--- Start of INFORMATION SUPPLIED ---
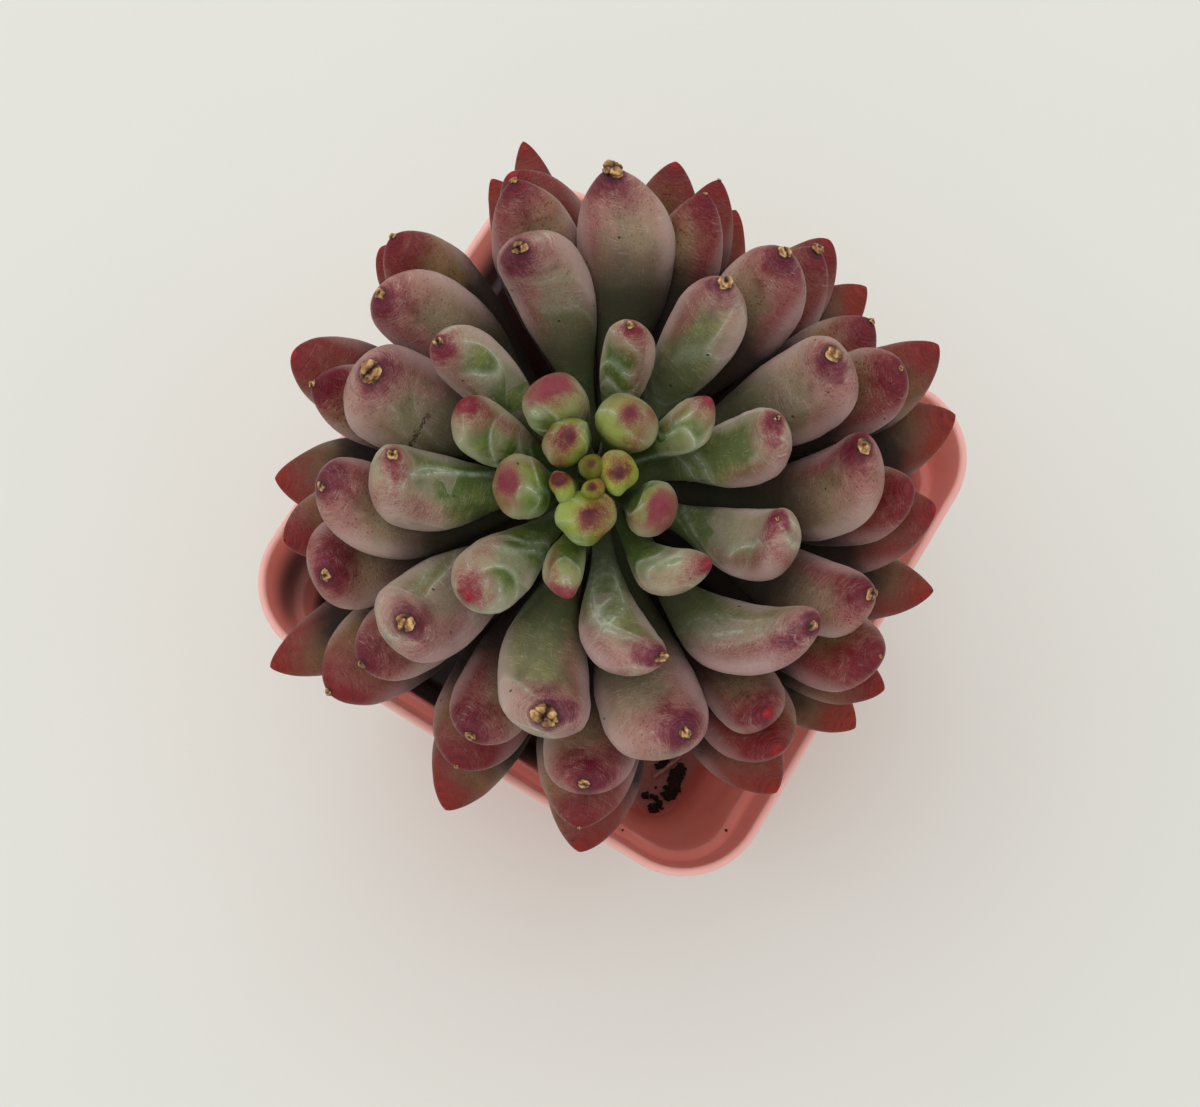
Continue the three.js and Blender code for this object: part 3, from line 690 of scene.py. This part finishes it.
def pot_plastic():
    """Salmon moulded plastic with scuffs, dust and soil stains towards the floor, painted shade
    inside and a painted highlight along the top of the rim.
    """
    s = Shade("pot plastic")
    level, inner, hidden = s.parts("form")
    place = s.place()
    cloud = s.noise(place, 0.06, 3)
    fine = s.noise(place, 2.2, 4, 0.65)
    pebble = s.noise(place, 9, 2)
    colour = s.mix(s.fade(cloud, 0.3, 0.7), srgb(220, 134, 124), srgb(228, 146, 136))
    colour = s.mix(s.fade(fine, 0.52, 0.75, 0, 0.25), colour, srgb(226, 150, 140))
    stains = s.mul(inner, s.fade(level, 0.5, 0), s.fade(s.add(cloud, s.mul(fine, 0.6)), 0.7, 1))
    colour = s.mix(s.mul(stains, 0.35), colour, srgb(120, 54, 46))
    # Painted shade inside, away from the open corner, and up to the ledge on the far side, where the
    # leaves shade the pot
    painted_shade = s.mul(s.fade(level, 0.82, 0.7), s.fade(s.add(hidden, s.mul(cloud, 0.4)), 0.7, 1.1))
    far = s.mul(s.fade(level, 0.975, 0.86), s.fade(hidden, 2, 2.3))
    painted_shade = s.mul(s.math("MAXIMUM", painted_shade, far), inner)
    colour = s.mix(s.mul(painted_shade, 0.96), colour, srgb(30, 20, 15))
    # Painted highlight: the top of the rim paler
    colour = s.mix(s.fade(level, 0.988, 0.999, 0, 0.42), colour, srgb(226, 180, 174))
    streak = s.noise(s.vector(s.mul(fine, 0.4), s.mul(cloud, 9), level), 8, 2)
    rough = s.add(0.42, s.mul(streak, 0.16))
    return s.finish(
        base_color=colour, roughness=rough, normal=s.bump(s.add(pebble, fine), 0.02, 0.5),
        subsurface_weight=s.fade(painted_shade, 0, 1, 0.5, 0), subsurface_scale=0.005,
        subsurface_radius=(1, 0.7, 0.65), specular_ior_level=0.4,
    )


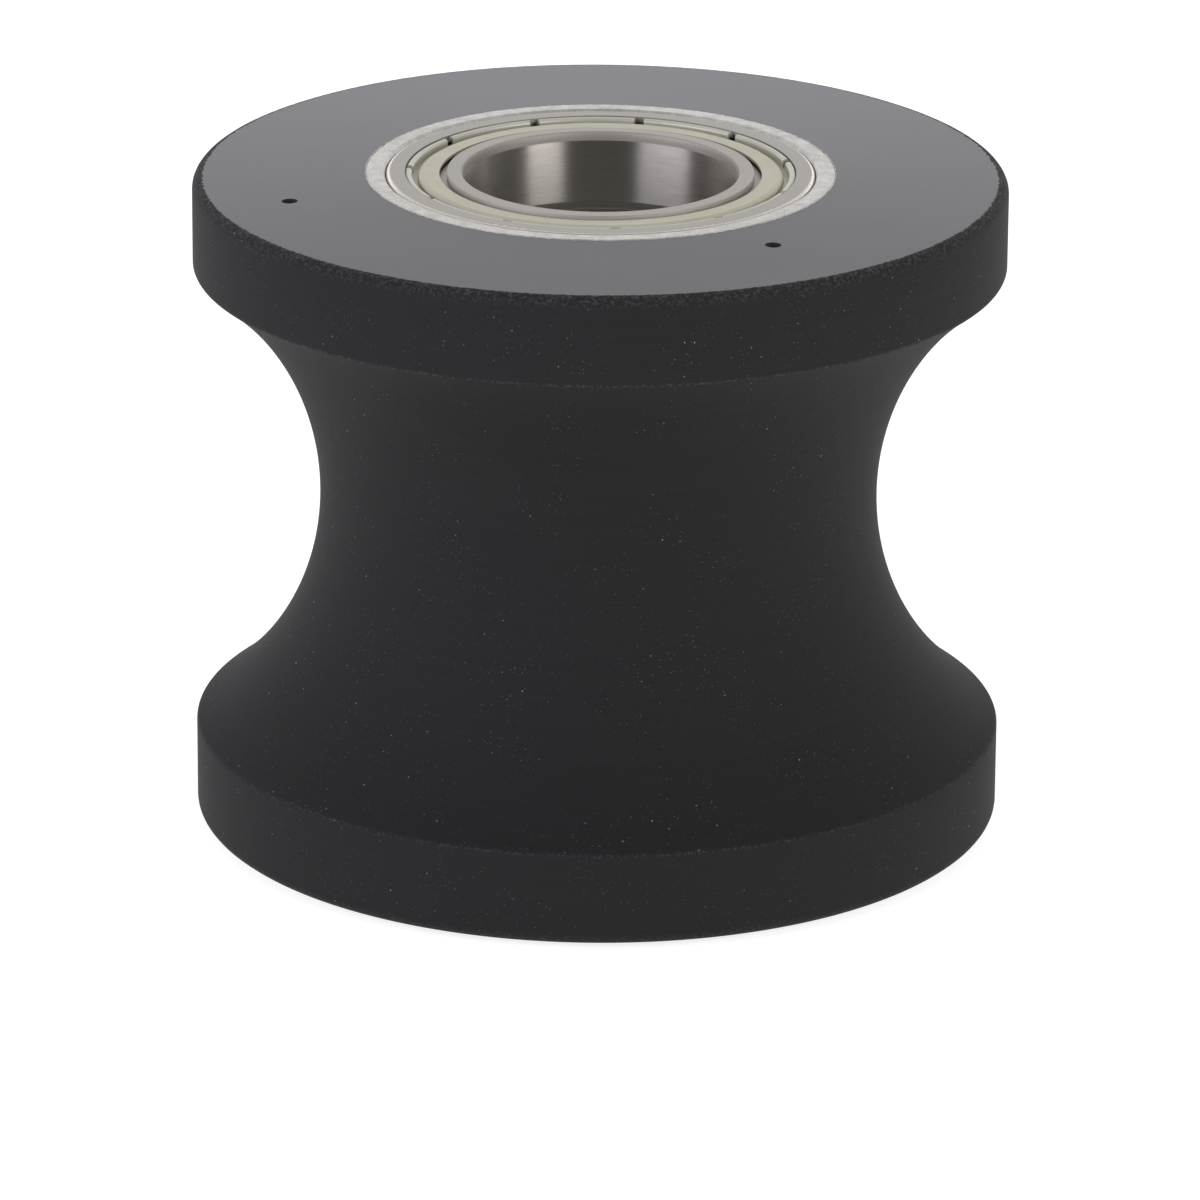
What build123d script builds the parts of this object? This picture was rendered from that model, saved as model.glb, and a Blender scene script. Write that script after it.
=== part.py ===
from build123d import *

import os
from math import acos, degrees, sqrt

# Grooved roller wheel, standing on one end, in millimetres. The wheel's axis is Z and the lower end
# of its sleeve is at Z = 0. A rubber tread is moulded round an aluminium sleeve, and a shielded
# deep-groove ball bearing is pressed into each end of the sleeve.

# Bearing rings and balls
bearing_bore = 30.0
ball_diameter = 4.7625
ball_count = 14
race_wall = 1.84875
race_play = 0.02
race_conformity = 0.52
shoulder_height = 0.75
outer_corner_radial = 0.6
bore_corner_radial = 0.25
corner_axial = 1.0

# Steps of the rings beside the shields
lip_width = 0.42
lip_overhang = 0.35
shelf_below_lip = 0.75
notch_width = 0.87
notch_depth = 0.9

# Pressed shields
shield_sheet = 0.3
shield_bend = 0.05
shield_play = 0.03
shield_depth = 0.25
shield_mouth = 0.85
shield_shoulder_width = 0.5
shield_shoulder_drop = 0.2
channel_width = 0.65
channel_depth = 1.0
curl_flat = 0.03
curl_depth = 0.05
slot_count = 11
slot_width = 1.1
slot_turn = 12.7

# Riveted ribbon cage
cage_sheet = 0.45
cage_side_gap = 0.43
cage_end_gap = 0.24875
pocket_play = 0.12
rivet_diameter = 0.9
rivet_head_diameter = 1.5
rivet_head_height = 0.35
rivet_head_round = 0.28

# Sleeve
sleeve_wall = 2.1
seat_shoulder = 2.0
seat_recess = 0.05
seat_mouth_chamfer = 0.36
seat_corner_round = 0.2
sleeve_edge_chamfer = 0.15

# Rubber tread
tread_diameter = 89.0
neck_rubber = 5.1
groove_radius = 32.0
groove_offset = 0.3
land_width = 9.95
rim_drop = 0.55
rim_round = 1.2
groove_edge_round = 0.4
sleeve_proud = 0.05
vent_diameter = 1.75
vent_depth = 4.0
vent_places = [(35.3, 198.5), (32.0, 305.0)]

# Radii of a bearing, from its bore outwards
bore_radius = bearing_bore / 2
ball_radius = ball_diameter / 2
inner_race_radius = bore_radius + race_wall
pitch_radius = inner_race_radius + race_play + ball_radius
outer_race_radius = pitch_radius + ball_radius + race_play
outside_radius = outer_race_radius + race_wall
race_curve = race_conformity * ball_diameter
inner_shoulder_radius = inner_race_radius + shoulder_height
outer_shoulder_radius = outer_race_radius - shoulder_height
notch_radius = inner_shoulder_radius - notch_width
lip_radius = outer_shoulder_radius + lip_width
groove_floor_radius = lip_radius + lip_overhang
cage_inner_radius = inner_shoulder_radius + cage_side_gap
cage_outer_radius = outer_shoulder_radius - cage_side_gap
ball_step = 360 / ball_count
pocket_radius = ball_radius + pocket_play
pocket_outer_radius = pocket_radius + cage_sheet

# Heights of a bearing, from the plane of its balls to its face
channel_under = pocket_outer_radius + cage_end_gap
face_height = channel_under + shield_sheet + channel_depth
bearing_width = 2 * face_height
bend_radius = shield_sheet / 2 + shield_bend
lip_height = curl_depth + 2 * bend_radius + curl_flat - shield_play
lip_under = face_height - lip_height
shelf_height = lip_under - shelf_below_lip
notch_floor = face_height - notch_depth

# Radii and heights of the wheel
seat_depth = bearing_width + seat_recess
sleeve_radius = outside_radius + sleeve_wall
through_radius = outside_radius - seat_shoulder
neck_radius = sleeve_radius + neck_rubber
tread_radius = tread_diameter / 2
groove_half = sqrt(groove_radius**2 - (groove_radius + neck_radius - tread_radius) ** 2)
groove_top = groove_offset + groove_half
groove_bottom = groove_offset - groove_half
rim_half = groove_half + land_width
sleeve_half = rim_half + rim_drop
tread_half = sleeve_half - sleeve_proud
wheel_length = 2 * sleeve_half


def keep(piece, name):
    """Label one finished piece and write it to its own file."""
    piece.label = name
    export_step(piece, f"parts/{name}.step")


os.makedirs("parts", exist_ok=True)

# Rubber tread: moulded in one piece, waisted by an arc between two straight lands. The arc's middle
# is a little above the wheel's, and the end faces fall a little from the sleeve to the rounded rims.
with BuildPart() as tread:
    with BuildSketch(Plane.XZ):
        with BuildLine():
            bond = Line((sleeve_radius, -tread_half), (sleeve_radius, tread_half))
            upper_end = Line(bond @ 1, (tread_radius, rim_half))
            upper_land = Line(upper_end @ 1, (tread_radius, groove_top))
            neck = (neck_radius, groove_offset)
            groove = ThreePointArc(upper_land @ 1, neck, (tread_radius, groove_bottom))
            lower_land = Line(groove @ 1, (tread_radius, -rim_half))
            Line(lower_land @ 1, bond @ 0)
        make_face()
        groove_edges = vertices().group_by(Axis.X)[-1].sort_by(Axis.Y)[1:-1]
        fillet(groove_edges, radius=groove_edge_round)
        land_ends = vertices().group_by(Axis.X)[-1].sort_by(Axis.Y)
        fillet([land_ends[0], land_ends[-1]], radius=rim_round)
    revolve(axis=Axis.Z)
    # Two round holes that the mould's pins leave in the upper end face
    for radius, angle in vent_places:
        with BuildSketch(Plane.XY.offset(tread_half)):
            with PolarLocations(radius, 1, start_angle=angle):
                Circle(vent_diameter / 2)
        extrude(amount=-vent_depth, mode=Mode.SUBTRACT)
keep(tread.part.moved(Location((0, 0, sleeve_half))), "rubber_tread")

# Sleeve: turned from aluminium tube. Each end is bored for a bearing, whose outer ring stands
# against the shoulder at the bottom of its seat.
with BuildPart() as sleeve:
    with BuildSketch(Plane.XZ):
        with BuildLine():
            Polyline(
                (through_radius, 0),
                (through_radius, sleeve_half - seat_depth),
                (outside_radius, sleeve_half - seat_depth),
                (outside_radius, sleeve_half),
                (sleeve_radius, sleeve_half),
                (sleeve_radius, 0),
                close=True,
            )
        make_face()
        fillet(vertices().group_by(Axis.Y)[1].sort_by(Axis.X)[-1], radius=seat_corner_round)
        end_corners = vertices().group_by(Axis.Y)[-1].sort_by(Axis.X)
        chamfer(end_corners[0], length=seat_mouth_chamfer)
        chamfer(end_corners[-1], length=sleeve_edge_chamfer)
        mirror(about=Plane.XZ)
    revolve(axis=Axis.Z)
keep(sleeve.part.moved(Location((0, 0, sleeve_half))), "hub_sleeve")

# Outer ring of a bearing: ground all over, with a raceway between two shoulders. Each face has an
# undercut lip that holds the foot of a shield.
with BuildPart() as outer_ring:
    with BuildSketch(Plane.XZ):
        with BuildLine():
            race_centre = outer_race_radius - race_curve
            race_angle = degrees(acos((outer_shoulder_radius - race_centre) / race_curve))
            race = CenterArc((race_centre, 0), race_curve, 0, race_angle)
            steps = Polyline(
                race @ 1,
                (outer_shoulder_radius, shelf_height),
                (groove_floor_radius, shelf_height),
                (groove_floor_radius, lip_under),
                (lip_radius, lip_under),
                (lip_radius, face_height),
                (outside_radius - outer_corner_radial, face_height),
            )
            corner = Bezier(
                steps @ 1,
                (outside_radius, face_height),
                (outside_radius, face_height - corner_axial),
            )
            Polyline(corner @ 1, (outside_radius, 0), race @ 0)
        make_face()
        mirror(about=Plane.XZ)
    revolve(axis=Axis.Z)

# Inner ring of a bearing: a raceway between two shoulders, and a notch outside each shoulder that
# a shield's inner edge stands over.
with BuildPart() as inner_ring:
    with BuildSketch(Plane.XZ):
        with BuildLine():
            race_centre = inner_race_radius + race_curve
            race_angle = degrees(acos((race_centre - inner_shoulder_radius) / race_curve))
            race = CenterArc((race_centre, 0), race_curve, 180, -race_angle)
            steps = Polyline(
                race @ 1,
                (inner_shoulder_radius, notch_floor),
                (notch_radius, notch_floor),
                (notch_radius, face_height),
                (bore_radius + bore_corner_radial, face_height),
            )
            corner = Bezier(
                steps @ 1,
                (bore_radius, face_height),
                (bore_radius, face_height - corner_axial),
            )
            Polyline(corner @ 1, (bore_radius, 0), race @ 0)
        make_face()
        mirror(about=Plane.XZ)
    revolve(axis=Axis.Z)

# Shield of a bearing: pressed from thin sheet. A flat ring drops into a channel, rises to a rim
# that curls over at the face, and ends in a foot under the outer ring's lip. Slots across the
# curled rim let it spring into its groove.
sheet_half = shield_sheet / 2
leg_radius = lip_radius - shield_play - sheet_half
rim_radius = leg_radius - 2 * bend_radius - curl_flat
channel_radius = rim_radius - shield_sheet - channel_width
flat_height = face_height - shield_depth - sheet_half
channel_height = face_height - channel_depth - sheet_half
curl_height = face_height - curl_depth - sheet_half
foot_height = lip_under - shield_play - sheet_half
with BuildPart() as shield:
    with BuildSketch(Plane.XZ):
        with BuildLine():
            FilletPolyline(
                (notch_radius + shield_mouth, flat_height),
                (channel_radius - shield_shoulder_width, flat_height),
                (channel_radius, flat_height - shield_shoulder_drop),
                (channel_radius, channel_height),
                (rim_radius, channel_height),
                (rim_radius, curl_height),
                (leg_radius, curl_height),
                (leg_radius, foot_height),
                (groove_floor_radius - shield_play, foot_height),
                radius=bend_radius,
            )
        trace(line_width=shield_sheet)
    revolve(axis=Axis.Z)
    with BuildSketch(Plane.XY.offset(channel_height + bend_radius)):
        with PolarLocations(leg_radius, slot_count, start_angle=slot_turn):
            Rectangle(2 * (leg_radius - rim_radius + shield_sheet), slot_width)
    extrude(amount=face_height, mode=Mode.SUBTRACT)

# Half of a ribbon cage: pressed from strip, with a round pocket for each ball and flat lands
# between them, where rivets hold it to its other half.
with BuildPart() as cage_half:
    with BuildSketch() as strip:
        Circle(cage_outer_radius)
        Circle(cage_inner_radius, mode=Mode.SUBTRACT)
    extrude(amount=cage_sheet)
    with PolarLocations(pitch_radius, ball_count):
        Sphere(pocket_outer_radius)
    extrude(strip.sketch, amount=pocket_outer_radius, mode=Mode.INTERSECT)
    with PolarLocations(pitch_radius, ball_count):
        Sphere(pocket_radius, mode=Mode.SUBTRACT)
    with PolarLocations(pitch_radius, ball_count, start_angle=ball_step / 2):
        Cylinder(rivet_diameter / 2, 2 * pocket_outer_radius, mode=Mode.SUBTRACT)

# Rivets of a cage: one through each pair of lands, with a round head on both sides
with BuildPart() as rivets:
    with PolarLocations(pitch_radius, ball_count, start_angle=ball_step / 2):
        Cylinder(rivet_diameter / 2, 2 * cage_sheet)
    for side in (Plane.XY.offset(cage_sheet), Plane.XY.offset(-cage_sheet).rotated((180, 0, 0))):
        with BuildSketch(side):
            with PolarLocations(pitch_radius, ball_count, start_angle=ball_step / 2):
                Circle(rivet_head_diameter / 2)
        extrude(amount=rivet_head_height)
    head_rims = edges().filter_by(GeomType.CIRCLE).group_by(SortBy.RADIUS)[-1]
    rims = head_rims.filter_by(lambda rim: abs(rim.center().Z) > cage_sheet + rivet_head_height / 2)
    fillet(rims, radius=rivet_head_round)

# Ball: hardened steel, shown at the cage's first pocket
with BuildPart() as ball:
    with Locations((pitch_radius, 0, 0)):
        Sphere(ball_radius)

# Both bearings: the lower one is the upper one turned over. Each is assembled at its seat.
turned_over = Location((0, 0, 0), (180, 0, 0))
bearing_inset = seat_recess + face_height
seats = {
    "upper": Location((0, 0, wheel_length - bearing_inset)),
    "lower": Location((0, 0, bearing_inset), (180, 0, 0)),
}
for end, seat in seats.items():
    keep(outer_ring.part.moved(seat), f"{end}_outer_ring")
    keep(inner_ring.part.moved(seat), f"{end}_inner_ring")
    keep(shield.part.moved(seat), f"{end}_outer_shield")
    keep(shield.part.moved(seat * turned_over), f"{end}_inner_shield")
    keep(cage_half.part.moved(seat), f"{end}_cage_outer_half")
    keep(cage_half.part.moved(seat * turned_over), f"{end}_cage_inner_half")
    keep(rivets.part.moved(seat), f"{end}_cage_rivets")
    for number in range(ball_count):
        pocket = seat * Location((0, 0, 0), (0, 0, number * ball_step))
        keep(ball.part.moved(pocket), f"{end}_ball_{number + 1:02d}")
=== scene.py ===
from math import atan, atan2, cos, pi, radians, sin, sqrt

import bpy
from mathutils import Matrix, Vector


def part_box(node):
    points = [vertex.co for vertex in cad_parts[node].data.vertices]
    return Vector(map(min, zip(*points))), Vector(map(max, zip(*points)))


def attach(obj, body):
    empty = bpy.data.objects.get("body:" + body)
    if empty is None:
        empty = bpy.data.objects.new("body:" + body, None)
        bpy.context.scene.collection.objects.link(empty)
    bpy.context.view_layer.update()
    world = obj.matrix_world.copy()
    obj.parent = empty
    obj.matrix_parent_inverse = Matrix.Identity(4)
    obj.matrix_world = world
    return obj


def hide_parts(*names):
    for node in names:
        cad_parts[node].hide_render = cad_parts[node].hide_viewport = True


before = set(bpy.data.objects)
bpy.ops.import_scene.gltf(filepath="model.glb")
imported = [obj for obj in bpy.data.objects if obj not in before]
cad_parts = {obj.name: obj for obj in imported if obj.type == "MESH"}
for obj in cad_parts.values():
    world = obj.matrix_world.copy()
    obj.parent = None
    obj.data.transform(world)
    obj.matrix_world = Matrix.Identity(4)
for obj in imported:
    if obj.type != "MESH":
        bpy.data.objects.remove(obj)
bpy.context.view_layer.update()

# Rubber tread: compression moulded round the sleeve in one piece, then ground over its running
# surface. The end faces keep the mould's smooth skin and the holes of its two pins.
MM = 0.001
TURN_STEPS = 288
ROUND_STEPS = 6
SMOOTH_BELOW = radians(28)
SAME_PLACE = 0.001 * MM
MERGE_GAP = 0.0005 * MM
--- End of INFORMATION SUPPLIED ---
● WORK TO COMPLETE:
Begin with the line that contains "obj.data.transform(world)" and end with the last line of the records; set down every line in that span exactly, and nothing else.

● OUTPUT FOR THIS EXERCISE:
    obj.data.transform(world)
    obj.matrix_world = Matrix.Identity(4)
for obj in imported:
    if obj.type != "MESH":
        bpy.data.objects.remove(obj)
bpy.context.view_layer.update()

# Rubber tread: compression moulded round the sleeve in one piece, then ground over its running
# surface. The end faces keep the mould's smooth skin and the holes of its two pins.
MM = 0.001
TURN_STEPS = 288
ROUND_STEPS = 6
SMOOTH_BELOW = radians(28)
SAME_PLACE = 0.001 * MM
MERGE_GAP = 0.0005 * MM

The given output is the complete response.